Monday, December 16, 2013

Saham BBRM Bergerak Fluktuatif Paska Pengumuman Buyback



Jakarta, 17 Desember 2013 - Saham PT Pelayaran Nasional Bina Buana Raya Tbk (BBRM) bergerak sangat fluktuatif selama 3 hari terakhir ini. Kenaikan ini didorong oleh berita bahwa BBRM akan mengalokasikan US$ 3,87 juta untuk buyback sahamnya. Harga ini masih di bawah harga IPOnya yang di level Rp 280.

Pada Jum’at kemarin BBRM dibuka pada Rp 100, turun ke Rp 65 dan naik ke Rp 133 sebelum akhirnya ditutup di Rp 120. Hari ini, BBRM sudah sempat menyentuh level Rp 180 walaupun kembali ke area Rp 160-an.

Bina Buana Raya telah mengalokasikan anggaran senilai US$ 3,87 juta atau setara dengan Rp 46,85 miliar untuk melakukan pembelian kembali (buyback) saham perseroan. Direksi perusahaan menyebutkan dana tersebut diperoleh dari saldo laba per 30 September 2013 yang belum ditentukan penggunaannya senilai US$ 16,16 juta.

Bina Buana Raya adalah perusahaan pelayaran khususnya komoditi batubara, minyak dan gas.

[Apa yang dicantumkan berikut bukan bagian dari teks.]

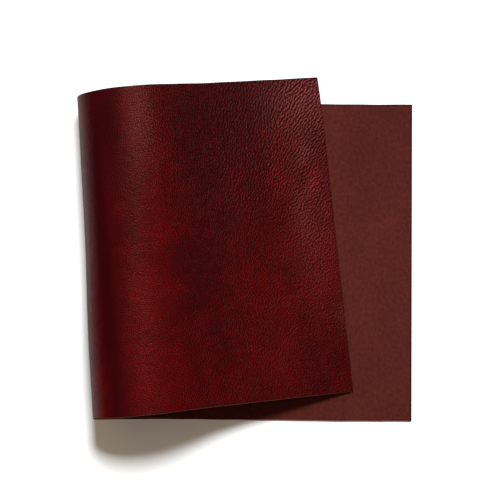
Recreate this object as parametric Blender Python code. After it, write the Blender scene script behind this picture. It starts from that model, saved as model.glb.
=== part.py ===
"""A leather panel: one rectangle of 2 mm leather, 12 by 24 inches, turned back over itself.

The bottom layer lies flat, flesh side up. The sheet then lifts, turns over in a loose loop and comes
down as a flap, grain side up, whose end rests on the bottom layer. The sheet only bends, and never
stretches, so it would lie out again as the rectangle that it was cut as.

X runs along the panel, Y across it and Z up. The origin is under the middle of the folded panel.
"""

import math

import bpy
import numpy as np

INCH = 0.0254
PANEL_LENGTH = 24 * INCH
PANEL_WIDTH = 12 * INCH
THICKNESS = 0.002

# The loop's axis leans from straight across, so the flap is turned by twice this.
FOLD_LEAN = math.radians(2.9)
# The sheet lies flat from its bottom end to here, measured square to the loop's axis.
FLAT_RUN = 0.273
# The flap's end comes down to this far above the bottom layer.
REST_GAP = 0.0005

# The loop, stretch by stretch from where the sheet lifts off: each stretch's length in metres, and
# the degrees that it turns at the near edge and at the far edge.
LOOP = (
    ("lift", 0.020, 33.4, 28.7),
    ("lower side", 0.020, 31.8, 31.3),
    ("side", 0.020, 29.4, 31.5),
    ("upper side", 0.020, 26.8, 28.8),
    ("shoulder", 0.024, 30.0, 31.1),
    ("crown", 0.032, 35.3, 36.5),
    ("slope", 0.044, 28.8, 28.9),
)
# Past the slope the flap sags over this length, by as much as it takes for its end to rest.
SAG_LENGTH = 0.060
# One stretch's bend runs into the next over this length.
BEND_BLEND = 0.025

# Low waves in the loop and the flap: height, length along the sheet, length across it, and phase.
WAVES = (
    (0.0007, 0.230, 0.410, 0.6),
    (0.0004, 0.130, -0.260, 2.1),
    (0.0003, 0.310, 0.150, 4.0),
)
# The waves grow from nothing to full height over this length of the sheet.
WAVE_RISE = 0.090

# Spacing of the mesh's rows along the bottom layer, round the loop and down the flap, and across.
FLAT_ROW = 0.030
LOOP_ROW = 0.005
FLAP_ROW = 0.011
COLUMN = 0.0155
# The section is added up in steps of this length.
STEP = 0.0005

GRAIN_RED = (0.070, 0.006, 0.008, 1.0)
FLESH_BROWN = (0.098, 0.020, 0.017, 1.0)


def section(turns, sag_turn):
    """Arc positions along the section, and its run along X, height and angle at each.

    Each stretch of the loop turns evenly. A moving average softens the steps from one bend to the
    next, and the direction and the place are running sums of it.
    """
    lengths = [stretch[1] for stretch in LOOP] + [SAG_LENGTH]
    counts = [round(length / STEP) for length in lengths]
    arc = np.arange(0.0, PANEL_LENGTH + PANEL_WIDTH, STEP)
    bend = np.zeros(len(arc))
    start = round(FLAT_RUN / STEP)
    bend[start:start + sum(counts)] = np.repeat(np.radians([*turns, sag_turn]) / lengths, counts)
    window = round(BEND_BLEND / STEP)
    bend = np.convolve(bend, np.ones(window) / window, "same")
    angle = np.cumsum(bend) * STEP
    run = STEP - np.cumsum(np.cos(angle)) * STEP
    height = THICKNESS / 2 + np.cumsum(np.sin(angle)) * STEP
    return arc, run, height, angle


def resting_section(turns, side):
    """The section at one edge, whose flap sags just far enough for its corner to rest.

    Side is -1 at the near edge and 1 at the far edge. The less the flap turns back in the sag, the
    lower its corner comes, so the turn is found by halving the range that holds it.
    """
    corner = PANEL_LENGTH * math.cos(FOLD_LEAN) - side * PANEL_WIDTH / 2 * math.sin(FOLD_LEAN)
    rest = 1.5 * THICKNESS + REST_GAP
    low, high = -60.0, 30.0
    for _ in range(40):
        sag_turn = (low + high) / 2
        arc, _, height, _ = section(turns, sag_turn)
        if np.interp(corner, arc, height) > rest:
            low = sag_turn
        else:
            high = sag_turn
    return section(turns, sag_turn)


def waves(along, across):
    """Low waves over the sheet, which fade out on the flat run and towards the resting end."""
    height = sum(
        wave * np.sin(2 * math.pi * (along / length + across / width) + phase)
        for wave, length, width, phase in WAVES
    )
    rise = np.clip((along - FLAT_RUN) / WAVE_RISE, 0, 1)
    fall = np.clip((PANEL_LENGTH - along) / WAVE_RISE, 0, 1)
    return height * rise**2 * (3 - 2 * rise) * fall**2 * (3 - 2 * fall)


def fold(along, across):
    """Takes points of the flat sheet to where they lie on the folded one.

    A point's distances square to the loop's axis and along it stay as they are on the flat sheet: the
    first is read as arc length on the section, the second is kept. Between the near and the far edge
    the two edges' sections are mixed in proportion.
    """
    lean_sin, lean_cos = math.sin(FOLD_LEAN), math.cos(FOLD_LEAN)
    square = along * lean_cos - across * lean_sin
    kept = along * lean_sin + across * lean_cos
    far_share = across / PANEL_WIDTH + 0.5
    edges = (
        (1 - far_share, resting_section([stretch[2] for stretch in LOOP], -1)),
        (far_share, resting_section([stretch[3] for stretch in LOOP], 1)),
    )
    run, height, angle = np.zeros((3, *along.shape))
    for share, (arc, arc_run, arc_height, arc_angle) in edges:
        run += share * np.where(square < 0, -square, np.interp(square, arc, arc_run))
        height += share * np.interp(square, arc, arc_height)
        angle += share * np.interp(square, arc, arc_angle)
    lift = waves(along, across)
    run -= lift * np.sin(angle)
    height -= lift * np.cos(angle)
    x = lean_cos * run - lean_sin * kept
    y = lean_sin * run + lean_cos * kept
    return np.stack([x, y, height], axis=-1)


def rows_along():
    """Where the mesh's rows cross the flat sheet, from the bottom end to the flap's end."""
    flat_end = FLAT_RUN - BEND_BLEND
    loop_end = FLAT_RUN + sum(stretch[1] for stretch in LOOP) + SAG_LENGTH
    spans = (
        (0.0, flat_end, FLAT_ROW),
        (flat_end, loop_end, LOOP_ROW),
        (loop_end, PANEL_LENGTH, FLAP_ROW),
    )
    rows = [
        np.linspace(start, end, round((end - start) / spacing), endpoint=False)
        for start, end, spacing in spans
    ]
    return np.append(np.concatenate(rows), PANEL_LENGTH)


def leather(name, colour, roughness):
    """A plain leather of one colour."""
    material = bpy.data.materials.new(name)
    material.use_nodes = True
    shader = material.node_tree.nodes["Principled BSDF"]
    shader.inputs["Base Color"].default_value = colour
    shader.inputs["Roughness"].default_value = roughness
    shader.inputs["Metallic"].default_value = 0.0
    return material


def leather_panel():
    """The folded sheet: its middle surface as a grid, given its thickness by a Solidify."""
    rows = rows_along()
    columns = np.linspace(-PANEL_WIDTH / 2, PANEL_WIDTH / 2, round(PANEL_WIDTH / COLUMN) + 1)
    along, across = np.meshgrid(rows, columns, indexing="ij")
    points = fold(along, across).reshape(-1, 3)
    number = np.arange(len(points)).reshape(along.shape)
    quads = np.stack([number[:-1, :-1], number[:-1, 1:], number[1:, 1:], number[1:, :-1]], axis=-1)

    mesh = bpy.data.meshes.new("leather_panel")
    mesh.from_pydata(points.tolist(), [], quads.reshape(-1, 4).tolist())
    mesh.shade_smooth()
    mesh.materials.append(leather("grain side", GRAIN_RED, 0.42))
    mesh.materials.append(leather("flesh side", FLESH_BROWN, 0.85))
    panel = bpy.data.objects.new("leather_panel", mesh)
    bpy.context.scene.collection.objects.link(panel)

    wall = panel.modifiers.new("Thickness", "SOLIDIFY")
    wall.thickness = THICKNESS
    wall.offset = 0.0
    wall.use_even_offset = True
    wall.material_offset = 1
    wall.material_offset_rim = 1
    return panel


def centre(panel):
    """Moves the sheet in its mesh, so that the origin lies under the middle of its solid's box."""
    bpy.context.view_layer.update()
    solid = panel.evaluated_get(bpy.context.evaluated_depsgraph_get()).to_mesh()
    points = np.array([vertex.co for vertex in solid.vertices])
    low, high = points.min(axis=0), points.max(axis=0)
    middle = (low + high) / 2
    for vertex in panel.data.vertices:
        vertex.co.x -= middle[0]
        vertex.co.y -= middle[1]
        vertex.co.z -= low[2]


def main():
    for thing in list(bpy.data.objects):
        bpy.data.objects.remove(thing, do_unlink=True)
    centre(leather_panel())


main()
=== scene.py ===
"""The looks of a leather panel that lies turned back over itself.

One rectangle of leather, flesh side up in the bottom layer and grain side up in the flap. It is a
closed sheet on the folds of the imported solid, with slanted cut edges, a pebbled grain whose rows are
straightest towards one corner, and a matt flesh side. A pale floor, a softbox and a camera go with it.

Lengths are metres. "Along" runs along the flat panel from its bottom end, and "across" runs across
it from its middle line, so both are places on the leather as it was cut.
"""

import math

import bpy
import numpy as np
from bpy.props import FloatProperty, FloatVectorProperty, PointerProperty
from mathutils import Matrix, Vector


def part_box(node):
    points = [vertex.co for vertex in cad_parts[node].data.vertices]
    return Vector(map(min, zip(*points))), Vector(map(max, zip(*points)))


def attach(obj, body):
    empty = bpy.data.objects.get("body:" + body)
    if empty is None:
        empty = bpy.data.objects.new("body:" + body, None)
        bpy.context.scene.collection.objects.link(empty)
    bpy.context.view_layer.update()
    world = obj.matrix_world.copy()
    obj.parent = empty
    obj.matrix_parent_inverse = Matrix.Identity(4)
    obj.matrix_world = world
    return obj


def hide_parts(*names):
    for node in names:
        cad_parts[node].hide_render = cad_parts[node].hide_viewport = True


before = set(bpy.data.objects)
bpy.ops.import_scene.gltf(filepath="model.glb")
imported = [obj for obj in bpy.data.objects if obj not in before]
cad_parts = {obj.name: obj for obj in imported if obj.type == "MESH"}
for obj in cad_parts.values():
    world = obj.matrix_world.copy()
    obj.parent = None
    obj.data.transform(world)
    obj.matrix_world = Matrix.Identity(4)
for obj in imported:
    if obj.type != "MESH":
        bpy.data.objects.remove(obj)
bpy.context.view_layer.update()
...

Awalnya hampir semua kapal yang dimiliki perusahaan adalah tongkang pengangkut batubara. Namun dengan IPO-nya kemarin, Bina Buana Raya mulai melengkapi armadanya dengan kapal-kapal untuk menarik oil rig (kilang minyak lepas pantai).

Dana hasil IPO perusahaan sebesar Rp 131,83 miliar digunakan untuk membeli 2 beli kapal penarik oil rig, membayar obligasi, dan peningkatan modal kerja.

Di keterbukaan informasi sebelumnya, Bina Buana Raya melaporkan telah mendapatkan kontrak sewa atas kedua kapal AHTS nya yang berkekuatan 8.080 BHP, yaitu MP Prelude dan MP Premier. Kontrak untuk MP Prelude yang dimulai pada tanggal 1 Desember 2013 ini diestimasi bernilai lebih dari US$ 13 juta untuk jangka waktu sekitar 26 bulan, dengan adanya opsi dari penyewa untuk perpanjangan 10 bulan. Sementara, kontrak untuk MP Premier diestimasi bernilai sekitar US$ 6,8 juta selama jangka waktu sekitar 13 bulan yang akan dimulai pada akhir bulan Desember 2013.

AFN memandang bahwa buyback saham yang dilakukan hanya dalam waktu kurang dari 1 tahun serta dengan jumlah saham publik yang kecil, yaitu 24,31% atau 915,72 juta lembar saham, bukanlah strategi yang tepat. Pertama, langkah ini akan mengurangi likuiditas di pasar yang memang sudah tidak ada. Kedua, apabila langkah ini dilakukan untuk memberikan sinyal mengenai harga wajar saham, maka seharusnya langkah ini didahului oleh langkah-langkah investor relations yang stratejik.
 
Ketiga, perusahaan belum memiliki jejak rekam yang baik mengenai kinerja fundamentalnya. Pada tahun ini saja, perusahaan mencatatkan pendapatan yang naik, tetapi laba turun. Penurunan juga terjadi pada arus kas bersih dari aktivitas operasional.